The new website of Foreign Policy magazine, which is making its debut this week, is conducting a forum on Huntington's legacy. You can find the link at the home page.

Sunday, January 4, 2009

Note on Gaza

Anything I might say about this now you could probably find stated with more authority elsewhere. I do have an opinion about Obama's silence, for which he has been criticized in some quarters: the silence is correct. Any statements by him now would be counterproductive, regardless of what he said. If he said something even slightly different from the Bush administration line, he would be criticized for undercutting official U.S. policy. And if he parroted the line, that would be pointless, especially since he may not agree with its every nuance. So silence for him is the best option. But Obama is on record on Hamas in his speech last June to AIPAC, which anyone I'm sure can find online.

Saturday, January 3, 2009

Quote of the weekend

"With its deeply sensationalist strain, this era [the Jacksonian] also bore more than a faint resemblance to our own time. Much like today’s tabloids, penny papers peddled articles about whoredom, divorce, even infanticide, and when stories ran dry, the newsmen simply made them up, once writing about talking man-bats on the moon."

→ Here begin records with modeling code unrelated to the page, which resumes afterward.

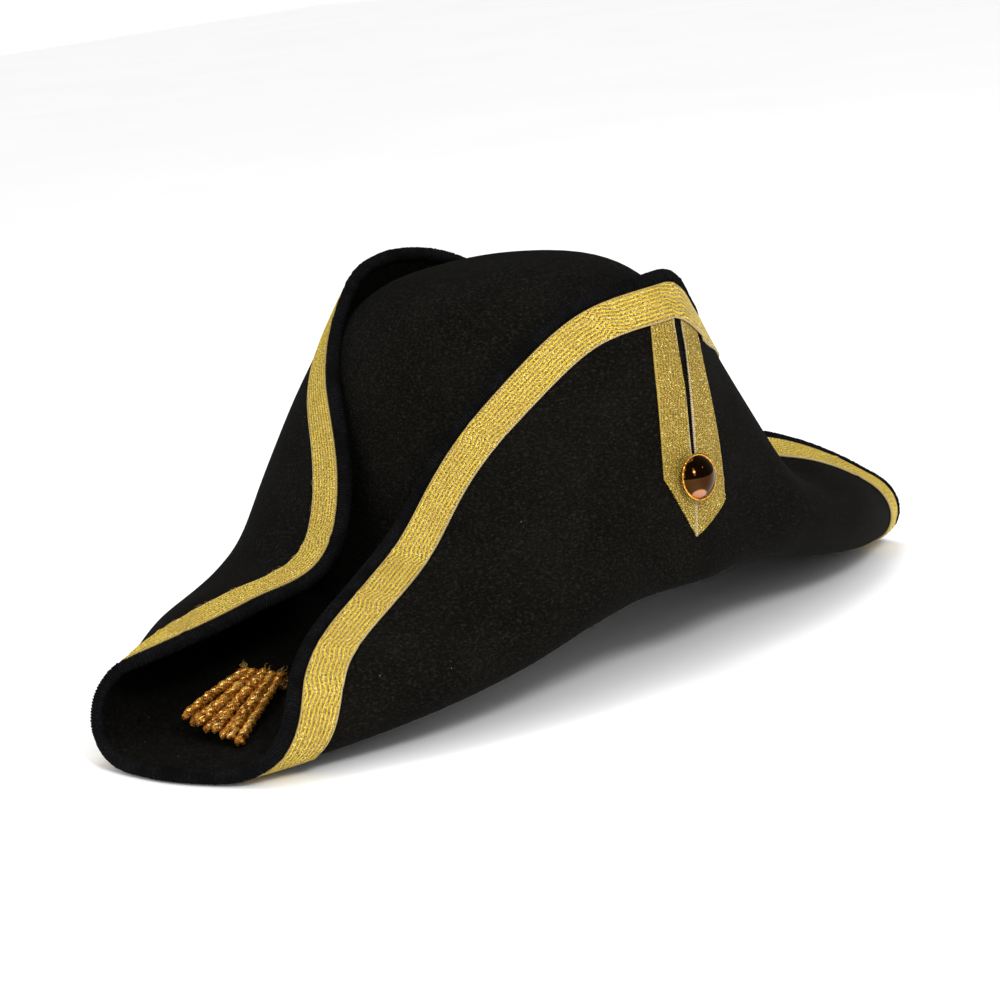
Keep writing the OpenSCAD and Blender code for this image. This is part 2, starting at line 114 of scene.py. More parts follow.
def lengths_along(path):
    """How far along a path each of its points lies."""
    return np.concatenate([[0], np.cumsum(np.linalg.norm(np.diff(path, axis=0), axis=1))])


def read_at(where, lengths, path):
    """The points that lie at given lengths along a path."""
    return np.stack([np.interp(where, lengths, path[:, k]) for k in range(3)], -1)


def closed(values):
    """A loop's values, with the first one again at the end."""
    return np.concatenate([values, values[:1]])


# ---- the felt's middle surface ----


def along(values, x):
    """A smooth curve through a table's seven values, at distance x from the middle of the hat."""
    v = np.asarray(values, float)
    gap = np.diff(STATION_X)
    rise = np.diff(v) / gap
    slope = np.zeros(len(v))
    slope[1:-1] = (rise[:-1] * gap[1:] + rise[1:] * gap[:-1]) / (gap[:-1] + gap[1:])
    slope[-1] = rise[-1]
    a = np.minimum(np.abs(x), STATION_X[-1])
    i = np.clip(np.searchsorted(STATION_X, a, side="right") - 1, 0, len(v) - 2)
    h = gap[i]
    t = (a - STATION_X[i]) / h
    t2, t3 = t * t, t * t * t
    start = (2 * t3 - 3 * t2 + 1) * v[i] + (t3 - 2 * t2 + t) * h * slope[i]
    return start + (3 * t2 - 2 * t3) * v[i + 1] + (t3 - t2) * h * slope[i + 1]


def reach_y(front):
    return np.where(front, REACH_FRONT, REACH_BACK)


def cockade_side(values, front, x):
    return np.where(front & (np.asarray(x) > 0), along(values, x), 0)


def edge_y(front, x):
    share = np.minimum(np.abs(x) / REACH_X, 1)
    return reach_y(front) * (1 - share**POWER_X) ** (1 / POWER_Y) - cockade_side(COCKADE_TRIM, front, x)


def outline(phi):
    """The flat brim's edge in direction phi, as [..., 2]."""
    c, s = np.cos(phi), np.sin(phi)
    x = REACH_X * np.sign(c) * np.abs(c) ** (2 / POWER_X)
    y = reach_y(s < 0) * np.sign(s) * np.abs(s) ** (2 / POWER_Y)
    return np.stack([x, y + cockade_side(COCKADE_TRIM, s < 0, x)], -1)


def brim_point(p):
    """Where points of the flat brim end up once it is folded."""
    x, y = p[..., 0], p[..., 1]
    front = y < 0
    start, bend, turned = along(FOLD_START, x), along(FOLD_LENGTH, x), along(FOLD_ANGLE, x)
    edge_turned = np.where(front, along(FRONT_EDGE_ANGLE, x), along(BACK_EDGE_ANGLE, x))
    edge_turned = edge_turned + cockade_side(COCKADE_LEAN, front, x)
    t = np.abs(y)
    flap = np.maximum(edge_y(front, x) - start - bend, 1)
    in_bend = np.clip(t - start, 0, bend)
    in_flap = np.maximum(t - start - bend, 0)
    out, up = np.minimum(t, start), np.zeros_like(t)
    for share in np.arange(0.5, BEND_PARTS) / BEND_PARTS:
        angle = np.radians(turned * ease(share * in_bend / bend))
        out = out + in_bend * np.cos(angle) / BEND_PARTS
        up = up + in_bend * np.sin(angle) / BEND_PARTS
    for share in np.arange(0.5, FLAP_PARTS) / FLAP_PARTS:
        angle = np.radians(turned + (edge_turned - turned) * np.minimum(share * in_flap / flap, FLAP_END))
        out = out + in_flap * np.cos(angle) / FLAP_PARTS
        up = up + in_flap * np.sin(angle) / FLAP_PARTS
    return np.stack([x, np.where(front, -out, out), up + along(BRIM_HEIGHT, x)], -1)


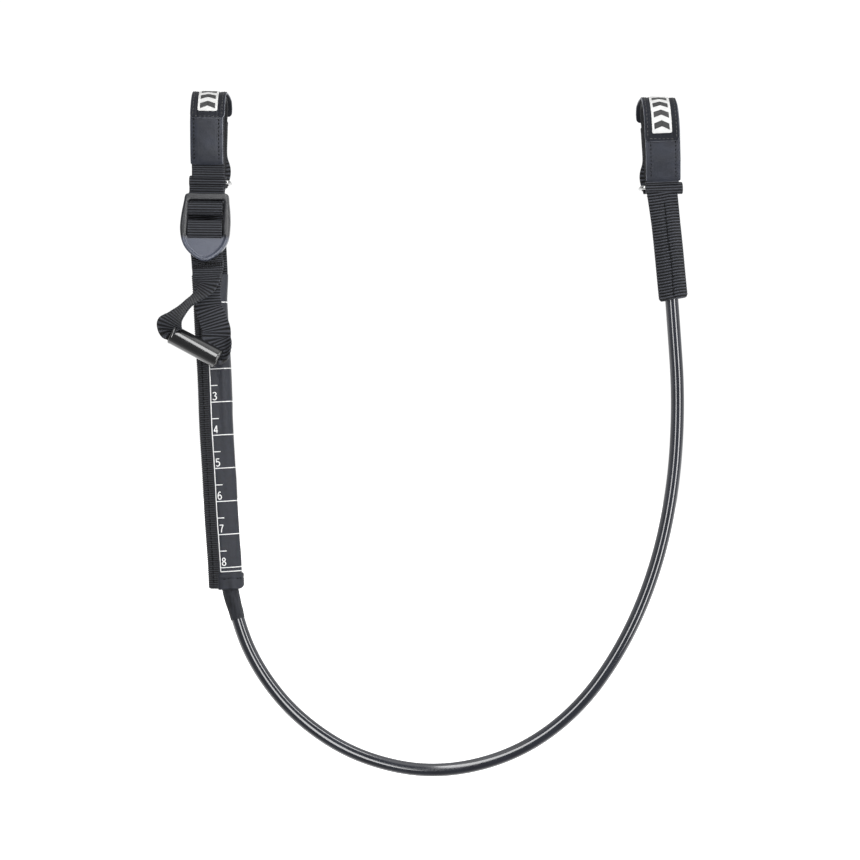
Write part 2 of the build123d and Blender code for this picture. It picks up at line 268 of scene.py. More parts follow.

-- from Jay Winik's review of David S. Reynolds' Waking Giant: America in the Age of Jackson, New York Times Book Review, Oct. 24, 2008

You can say that again

"I'm not one to 'turn the other cheek,' to let ideological bygones be bygones."
-- Donald Douglas, at his right-wing blog American Power

Friday, January 2, 2009

"Bangladesh is on the move"

Tahmima Anam in The Guardian of Dec. 31 celebrates the victory of the "secular, progressive" Awami League in the recent Bangladesh elections. I hope she's right.

Thursday, January 1, 2009

Lift the Cuban embargo

Fifty years to the day since the Cuban revolution and only slightly less long since the imposition of the U.S. trade embargo, it is past time to get rid of it. If ever there was a definition of "failed policy," this is it.

Life 1, Art 0

The actor who played Tony Blair in the movie The Queen appears in the New Year Honours list.